_Prompt_. Return the lines from the one that contains "Write the FreeCAD" through the one that contains "fixing_plate_edge_radius = 0.8", both included, exactly as written and with nothing added.

_Task input_.
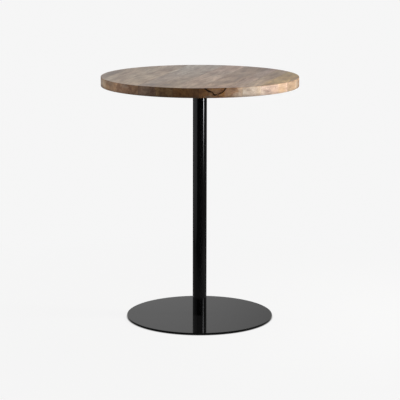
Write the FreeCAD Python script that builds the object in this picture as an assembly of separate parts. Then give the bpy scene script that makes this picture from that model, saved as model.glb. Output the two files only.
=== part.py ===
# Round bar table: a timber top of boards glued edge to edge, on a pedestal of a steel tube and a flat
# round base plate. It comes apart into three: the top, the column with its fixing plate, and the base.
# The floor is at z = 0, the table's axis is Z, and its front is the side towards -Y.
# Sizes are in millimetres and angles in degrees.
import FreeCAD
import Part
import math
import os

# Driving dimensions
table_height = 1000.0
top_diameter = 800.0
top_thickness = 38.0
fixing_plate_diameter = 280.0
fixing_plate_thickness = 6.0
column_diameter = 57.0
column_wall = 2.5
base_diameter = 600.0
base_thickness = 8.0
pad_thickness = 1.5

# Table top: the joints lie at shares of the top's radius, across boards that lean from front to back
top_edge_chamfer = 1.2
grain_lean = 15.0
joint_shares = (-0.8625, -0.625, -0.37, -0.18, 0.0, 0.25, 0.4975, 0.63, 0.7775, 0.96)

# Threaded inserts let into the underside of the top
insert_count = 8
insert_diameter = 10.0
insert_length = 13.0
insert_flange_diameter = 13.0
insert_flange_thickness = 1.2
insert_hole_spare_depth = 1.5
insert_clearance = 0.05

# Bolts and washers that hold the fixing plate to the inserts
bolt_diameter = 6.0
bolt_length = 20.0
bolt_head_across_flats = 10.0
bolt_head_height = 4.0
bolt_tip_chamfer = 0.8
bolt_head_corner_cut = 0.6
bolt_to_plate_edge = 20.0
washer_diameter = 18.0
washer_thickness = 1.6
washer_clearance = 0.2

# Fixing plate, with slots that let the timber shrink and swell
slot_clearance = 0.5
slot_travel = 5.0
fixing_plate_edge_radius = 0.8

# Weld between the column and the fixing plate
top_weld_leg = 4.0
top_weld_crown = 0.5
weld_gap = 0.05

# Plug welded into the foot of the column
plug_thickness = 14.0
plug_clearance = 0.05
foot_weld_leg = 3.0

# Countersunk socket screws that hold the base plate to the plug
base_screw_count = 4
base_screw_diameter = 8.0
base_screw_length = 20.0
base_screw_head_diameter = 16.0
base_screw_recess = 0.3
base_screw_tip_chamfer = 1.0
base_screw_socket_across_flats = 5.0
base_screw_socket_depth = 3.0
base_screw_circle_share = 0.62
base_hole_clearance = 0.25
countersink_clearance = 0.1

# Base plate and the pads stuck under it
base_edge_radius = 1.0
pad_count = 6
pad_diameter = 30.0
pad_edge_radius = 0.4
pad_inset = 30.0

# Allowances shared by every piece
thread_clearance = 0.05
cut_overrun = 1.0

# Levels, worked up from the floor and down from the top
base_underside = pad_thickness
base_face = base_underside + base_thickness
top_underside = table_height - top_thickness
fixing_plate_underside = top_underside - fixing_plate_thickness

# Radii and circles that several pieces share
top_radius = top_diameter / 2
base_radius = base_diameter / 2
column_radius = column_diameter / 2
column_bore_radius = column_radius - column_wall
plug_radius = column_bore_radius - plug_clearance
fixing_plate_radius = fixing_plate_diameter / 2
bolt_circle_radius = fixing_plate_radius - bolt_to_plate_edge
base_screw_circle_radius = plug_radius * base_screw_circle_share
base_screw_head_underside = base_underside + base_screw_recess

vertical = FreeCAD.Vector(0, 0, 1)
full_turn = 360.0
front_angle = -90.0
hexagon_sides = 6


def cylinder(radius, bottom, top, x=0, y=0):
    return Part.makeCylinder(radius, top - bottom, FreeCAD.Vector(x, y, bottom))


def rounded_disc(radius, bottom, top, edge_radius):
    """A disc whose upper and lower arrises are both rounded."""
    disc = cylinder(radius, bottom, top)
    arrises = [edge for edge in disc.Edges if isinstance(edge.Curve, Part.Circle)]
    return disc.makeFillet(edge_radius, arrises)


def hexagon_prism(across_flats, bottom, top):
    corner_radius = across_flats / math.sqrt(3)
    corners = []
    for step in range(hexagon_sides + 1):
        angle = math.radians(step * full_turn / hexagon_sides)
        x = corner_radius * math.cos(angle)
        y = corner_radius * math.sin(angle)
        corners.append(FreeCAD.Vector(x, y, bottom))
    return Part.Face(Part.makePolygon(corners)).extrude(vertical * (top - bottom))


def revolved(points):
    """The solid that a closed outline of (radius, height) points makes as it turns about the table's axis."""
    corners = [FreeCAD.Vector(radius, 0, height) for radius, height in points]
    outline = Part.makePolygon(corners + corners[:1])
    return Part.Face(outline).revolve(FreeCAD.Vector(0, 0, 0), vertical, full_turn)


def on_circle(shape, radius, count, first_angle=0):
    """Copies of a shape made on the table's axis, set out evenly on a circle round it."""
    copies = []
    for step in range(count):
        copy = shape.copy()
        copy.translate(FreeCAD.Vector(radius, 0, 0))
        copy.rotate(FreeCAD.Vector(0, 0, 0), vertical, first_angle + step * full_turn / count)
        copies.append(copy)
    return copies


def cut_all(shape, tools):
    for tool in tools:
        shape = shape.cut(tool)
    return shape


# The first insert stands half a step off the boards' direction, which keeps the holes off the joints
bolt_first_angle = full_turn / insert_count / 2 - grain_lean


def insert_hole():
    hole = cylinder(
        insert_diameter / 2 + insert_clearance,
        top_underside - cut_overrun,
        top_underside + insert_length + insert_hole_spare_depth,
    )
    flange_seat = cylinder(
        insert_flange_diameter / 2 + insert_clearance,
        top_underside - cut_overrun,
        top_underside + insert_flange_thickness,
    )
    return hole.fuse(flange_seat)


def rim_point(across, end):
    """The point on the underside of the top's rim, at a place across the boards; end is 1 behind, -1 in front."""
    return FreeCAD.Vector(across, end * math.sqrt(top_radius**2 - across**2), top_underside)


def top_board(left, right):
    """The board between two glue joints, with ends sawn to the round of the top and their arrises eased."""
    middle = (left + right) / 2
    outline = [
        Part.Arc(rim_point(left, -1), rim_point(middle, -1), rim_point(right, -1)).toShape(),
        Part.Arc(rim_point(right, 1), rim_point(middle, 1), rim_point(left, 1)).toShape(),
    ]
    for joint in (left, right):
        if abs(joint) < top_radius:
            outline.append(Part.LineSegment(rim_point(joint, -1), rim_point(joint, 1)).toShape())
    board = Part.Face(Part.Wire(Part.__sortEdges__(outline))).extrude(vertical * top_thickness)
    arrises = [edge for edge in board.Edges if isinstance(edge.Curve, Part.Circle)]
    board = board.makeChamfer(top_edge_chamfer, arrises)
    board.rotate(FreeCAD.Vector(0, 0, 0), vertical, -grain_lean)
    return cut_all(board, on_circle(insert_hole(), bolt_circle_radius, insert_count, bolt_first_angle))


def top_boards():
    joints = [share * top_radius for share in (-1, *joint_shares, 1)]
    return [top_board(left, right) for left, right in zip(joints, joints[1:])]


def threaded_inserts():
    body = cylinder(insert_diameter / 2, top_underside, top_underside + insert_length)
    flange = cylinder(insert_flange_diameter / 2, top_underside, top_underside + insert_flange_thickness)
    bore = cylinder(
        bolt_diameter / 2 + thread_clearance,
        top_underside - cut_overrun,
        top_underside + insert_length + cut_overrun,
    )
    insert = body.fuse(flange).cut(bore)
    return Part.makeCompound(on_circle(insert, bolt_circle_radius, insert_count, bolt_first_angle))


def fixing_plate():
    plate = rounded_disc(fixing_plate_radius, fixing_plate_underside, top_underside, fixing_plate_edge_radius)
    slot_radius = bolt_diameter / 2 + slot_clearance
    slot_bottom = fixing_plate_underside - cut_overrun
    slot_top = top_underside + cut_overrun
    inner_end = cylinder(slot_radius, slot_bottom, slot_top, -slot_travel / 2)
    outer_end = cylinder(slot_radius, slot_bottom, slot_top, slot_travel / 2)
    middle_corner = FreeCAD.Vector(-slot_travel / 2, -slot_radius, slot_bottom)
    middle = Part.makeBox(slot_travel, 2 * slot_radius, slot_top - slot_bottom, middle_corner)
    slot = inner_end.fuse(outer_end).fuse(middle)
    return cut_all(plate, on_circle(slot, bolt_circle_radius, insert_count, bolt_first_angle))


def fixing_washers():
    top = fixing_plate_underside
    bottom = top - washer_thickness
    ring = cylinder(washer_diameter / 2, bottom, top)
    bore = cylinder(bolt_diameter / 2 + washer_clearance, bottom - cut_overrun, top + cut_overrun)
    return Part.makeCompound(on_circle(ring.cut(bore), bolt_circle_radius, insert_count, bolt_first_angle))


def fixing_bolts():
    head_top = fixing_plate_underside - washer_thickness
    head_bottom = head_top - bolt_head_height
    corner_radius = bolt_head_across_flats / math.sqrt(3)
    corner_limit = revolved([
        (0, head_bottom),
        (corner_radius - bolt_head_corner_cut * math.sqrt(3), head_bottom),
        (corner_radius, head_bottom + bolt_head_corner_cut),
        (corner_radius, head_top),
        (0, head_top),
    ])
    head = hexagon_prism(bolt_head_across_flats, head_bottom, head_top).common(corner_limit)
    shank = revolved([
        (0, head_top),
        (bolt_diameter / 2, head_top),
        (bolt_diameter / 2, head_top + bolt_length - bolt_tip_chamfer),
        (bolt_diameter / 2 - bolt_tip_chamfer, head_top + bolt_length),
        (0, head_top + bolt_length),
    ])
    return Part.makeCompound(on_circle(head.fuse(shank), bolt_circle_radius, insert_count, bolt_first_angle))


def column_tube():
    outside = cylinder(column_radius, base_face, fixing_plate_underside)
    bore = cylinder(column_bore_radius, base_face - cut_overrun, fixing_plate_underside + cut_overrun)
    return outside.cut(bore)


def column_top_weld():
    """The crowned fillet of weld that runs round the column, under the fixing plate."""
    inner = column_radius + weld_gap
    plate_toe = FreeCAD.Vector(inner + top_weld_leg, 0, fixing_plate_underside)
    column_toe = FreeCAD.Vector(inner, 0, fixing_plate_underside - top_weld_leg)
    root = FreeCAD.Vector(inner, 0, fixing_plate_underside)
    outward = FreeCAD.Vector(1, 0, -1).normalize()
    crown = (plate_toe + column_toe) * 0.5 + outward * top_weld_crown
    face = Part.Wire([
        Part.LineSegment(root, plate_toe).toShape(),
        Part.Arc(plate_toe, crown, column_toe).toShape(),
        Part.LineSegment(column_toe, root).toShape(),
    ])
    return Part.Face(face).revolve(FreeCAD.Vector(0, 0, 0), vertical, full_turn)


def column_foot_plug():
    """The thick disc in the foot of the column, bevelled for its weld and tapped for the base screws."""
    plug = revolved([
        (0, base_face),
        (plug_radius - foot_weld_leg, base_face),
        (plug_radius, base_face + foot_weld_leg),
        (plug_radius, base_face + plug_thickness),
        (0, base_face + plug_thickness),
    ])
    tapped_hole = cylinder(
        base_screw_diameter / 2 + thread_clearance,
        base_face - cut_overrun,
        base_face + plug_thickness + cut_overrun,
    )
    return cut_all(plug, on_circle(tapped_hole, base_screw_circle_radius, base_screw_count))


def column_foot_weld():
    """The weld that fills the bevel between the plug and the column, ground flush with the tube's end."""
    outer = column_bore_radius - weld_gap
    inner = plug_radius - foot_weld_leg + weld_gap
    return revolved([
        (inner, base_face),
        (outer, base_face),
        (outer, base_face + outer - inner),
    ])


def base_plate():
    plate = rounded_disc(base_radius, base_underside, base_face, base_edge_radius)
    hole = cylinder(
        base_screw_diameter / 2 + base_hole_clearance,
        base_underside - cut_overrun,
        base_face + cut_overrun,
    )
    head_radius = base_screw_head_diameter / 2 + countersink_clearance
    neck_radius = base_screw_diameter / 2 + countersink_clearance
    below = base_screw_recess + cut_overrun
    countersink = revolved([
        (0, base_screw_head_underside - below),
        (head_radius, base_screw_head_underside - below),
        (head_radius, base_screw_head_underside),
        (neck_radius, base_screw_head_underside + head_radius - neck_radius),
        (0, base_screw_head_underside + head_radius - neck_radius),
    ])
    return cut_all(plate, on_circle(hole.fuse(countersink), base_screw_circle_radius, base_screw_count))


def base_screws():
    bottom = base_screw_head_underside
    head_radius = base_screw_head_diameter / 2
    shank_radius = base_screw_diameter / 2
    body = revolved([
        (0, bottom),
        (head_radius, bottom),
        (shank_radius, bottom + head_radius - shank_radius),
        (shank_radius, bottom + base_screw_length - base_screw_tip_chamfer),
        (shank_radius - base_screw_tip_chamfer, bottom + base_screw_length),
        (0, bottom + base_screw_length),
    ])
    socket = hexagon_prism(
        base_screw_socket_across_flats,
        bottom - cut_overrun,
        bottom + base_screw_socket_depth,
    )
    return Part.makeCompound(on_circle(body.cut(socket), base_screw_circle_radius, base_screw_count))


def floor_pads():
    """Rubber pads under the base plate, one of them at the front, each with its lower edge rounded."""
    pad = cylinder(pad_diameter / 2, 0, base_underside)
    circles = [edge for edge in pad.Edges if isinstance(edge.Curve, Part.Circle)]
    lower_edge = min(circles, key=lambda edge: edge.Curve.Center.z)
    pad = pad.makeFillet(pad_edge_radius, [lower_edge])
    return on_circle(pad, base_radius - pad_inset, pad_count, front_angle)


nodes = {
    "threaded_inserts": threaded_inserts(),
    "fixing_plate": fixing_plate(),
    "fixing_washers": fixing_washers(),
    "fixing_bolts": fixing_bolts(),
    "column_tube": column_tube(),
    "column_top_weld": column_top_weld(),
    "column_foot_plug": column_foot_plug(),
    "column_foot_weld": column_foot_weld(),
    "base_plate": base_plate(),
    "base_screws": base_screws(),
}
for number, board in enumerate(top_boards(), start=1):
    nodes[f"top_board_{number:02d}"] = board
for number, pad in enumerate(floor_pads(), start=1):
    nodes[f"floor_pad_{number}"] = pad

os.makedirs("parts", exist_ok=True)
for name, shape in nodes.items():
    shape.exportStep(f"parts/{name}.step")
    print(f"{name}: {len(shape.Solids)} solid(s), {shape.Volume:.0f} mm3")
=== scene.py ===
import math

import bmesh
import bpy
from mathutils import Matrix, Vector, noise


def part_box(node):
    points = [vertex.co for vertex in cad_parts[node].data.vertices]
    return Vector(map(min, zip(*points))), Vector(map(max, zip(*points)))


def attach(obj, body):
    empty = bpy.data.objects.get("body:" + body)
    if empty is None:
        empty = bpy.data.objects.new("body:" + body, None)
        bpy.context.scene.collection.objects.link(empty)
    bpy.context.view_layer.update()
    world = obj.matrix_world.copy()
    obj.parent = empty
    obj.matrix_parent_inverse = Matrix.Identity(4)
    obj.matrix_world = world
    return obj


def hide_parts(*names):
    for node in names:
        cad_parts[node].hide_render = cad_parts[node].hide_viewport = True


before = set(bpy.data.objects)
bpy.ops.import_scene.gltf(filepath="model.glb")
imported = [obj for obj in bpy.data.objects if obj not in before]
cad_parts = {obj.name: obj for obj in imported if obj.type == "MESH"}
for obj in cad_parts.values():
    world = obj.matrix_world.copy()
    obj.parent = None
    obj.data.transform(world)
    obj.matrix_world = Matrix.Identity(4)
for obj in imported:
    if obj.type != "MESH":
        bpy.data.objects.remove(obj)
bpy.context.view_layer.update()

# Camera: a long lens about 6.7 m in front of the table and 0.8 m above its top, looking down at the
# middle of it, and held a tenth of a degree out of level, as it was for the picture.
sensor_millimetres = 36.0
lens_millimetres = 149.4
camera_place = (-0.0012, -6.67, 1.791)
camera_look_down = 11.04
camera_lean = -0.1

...

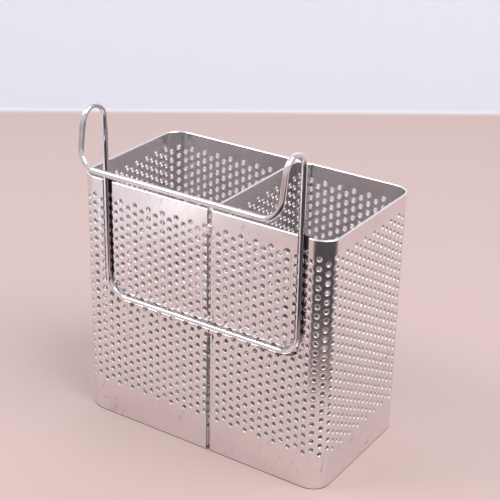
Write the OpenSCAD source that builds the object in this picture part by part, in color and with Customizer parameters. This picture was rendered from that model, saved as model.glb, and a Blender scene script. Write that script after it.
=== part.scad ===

_Correct answer_.
Write the FreeCAD Python script that builds the object in this picture as an assembly of separate parts. Then give the bpy scene script that makes this picture from that model, saved as model.glb. Output the two files only.
=== part.py ===
# Round bar table: a timber top of boards glued edge to edge, on a pedestal of a steel tube and a flat
# round base plate. It comes apart into three: the top, the column with its fixing plate, and the base.
# The floor is at z = 0, the table's axis is Z, and its front is the side towards -Y.
# Sizes are in millimetres and angles in degrees.
import FreeCAD
import Part
import math
import os

# Driving dimensions
table_height = 1000.0
top_diameter = 800.0
top_thickness = 38.0
fixing_plate_diameter = 280.0
fixing_plate_thickness = 6.0
column_diameter = 57.0
column_wall = 2.5
base_diameter = 600.0
base_thickness = 8.0
pad_thickness = 1.5

# Table top: the joints lie at shares of the top's radius, across boards that lean from front to back
top_edge_chamfer = 1.2
grain_lean = 15.0
joint_shares = (-0.8625, -0.625, -0.37, -0.18, 0.0, 0.25, 0.4975, 0.63, 0.7775, 0.96)

# Threaded inserts let into the underside of the top
insert_count = 8
insert_diameter = 10.0
insert_length = 13.0
insert_flange_diameter = 13.0
insert_flange_thickness = 1.2
insert_hole_spare_depth = 1.5
insert_clearance = 0.05

# Bolts and washers that hold the fixing plate to the inserts
bolt_diameter = 6.0
bolt_length = 20.0
bolt_head_across_flats = 10.0
bolt_head_height = 4.0
bolt_tip_chamfer = 0.8
bolt_head_corner_cut = 0.6
bolt_to_plate_edge = 20.0
washer_diameter = 18.0
washer_thickness = 1.6
washer_clearance = 0.2

# Fixing plate, with slots that let the timber shrink and swell
slot_clearance = 0.5
slot_travel = 5.0
fixing_plate_edge_radius = 0.8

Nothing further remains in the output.